## Exercise directions
Show all lines that include the string "this"; copy each one.

::: Record excerpts :::

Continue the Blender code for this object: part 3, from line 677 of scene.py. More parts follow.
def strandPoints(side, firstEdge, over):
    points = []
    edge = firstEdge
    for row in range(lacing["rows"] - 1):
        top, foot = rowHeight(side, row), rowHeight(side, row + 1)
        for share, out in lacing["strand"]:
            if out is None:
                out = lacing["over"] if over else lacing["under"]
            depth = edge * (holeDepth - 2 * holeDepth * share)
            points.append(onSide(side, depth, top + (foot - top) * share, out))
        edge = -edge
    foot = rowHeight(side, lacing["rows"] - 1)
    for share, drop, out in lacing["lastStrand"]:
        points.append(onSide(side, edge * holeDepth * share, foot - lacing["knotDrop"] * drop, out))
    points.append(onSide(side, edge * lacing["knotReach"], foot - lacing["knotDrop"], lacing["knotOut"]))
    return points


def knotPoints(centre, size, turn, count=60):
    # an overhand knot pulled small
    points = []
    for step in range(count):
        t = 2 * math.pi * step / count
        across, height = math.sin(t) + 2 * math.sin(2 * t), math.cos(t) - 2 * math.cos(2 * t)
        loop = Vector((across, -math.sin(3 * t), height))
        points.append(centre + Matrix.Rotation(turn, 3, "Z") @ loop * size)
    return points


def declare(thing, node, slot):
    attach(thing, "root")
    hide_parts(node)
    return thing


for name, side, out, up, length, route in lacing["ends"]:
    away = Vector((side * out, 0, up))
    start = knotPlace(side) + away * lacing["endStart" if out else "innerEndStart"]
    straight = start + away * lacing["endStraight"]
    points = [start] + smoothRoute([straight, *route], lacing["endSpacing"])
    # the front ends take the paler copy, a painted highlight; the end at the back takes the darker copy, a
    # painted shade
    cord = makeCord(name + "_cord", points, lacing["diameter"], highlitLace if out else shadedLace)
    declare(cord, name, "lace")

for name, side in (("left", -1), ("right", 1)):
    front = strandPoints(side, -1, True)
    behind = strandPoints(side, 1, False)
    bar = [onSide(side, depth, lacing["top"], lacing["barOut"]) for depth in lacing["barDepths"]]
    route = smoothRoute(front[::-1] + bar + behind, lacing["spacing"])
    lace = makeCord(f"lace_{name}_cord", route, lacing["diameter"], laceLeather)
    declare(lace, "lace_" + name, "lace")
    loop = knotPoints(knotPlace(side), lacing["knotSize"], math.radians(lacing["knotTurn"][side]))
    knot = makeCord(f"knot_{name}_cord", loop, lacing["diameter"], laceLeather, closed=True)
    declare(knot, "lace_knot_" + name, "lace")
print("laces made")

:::
::: Record excerpts :::

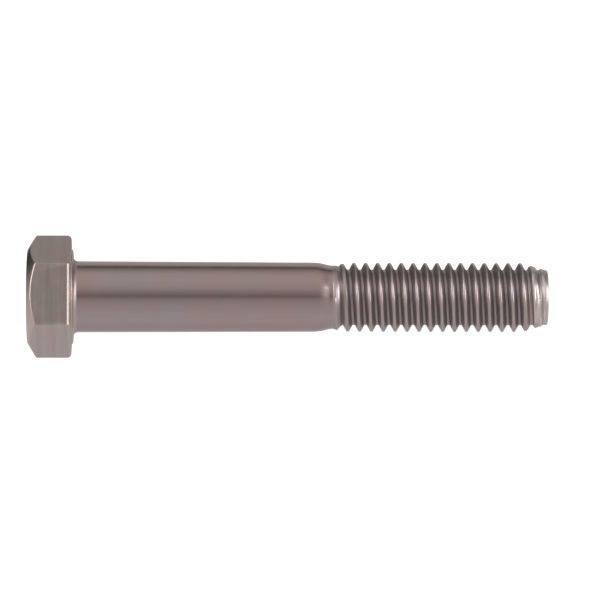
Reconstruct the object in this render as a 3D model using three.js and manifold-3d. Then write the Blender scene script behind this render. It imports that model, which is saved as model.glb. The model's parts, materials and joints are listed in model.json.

:::

## Complete response
Continue the Blender code for this object: part 3, from line 677 of scene.py. More parts follow.
Reconstruct the object in this render as a 3D model using three.js and manifold-3d. Then write the Blender scene script behind this render. It imports that model, which is saved as model.glb. The model's parts, materials and joints are listed in model.json.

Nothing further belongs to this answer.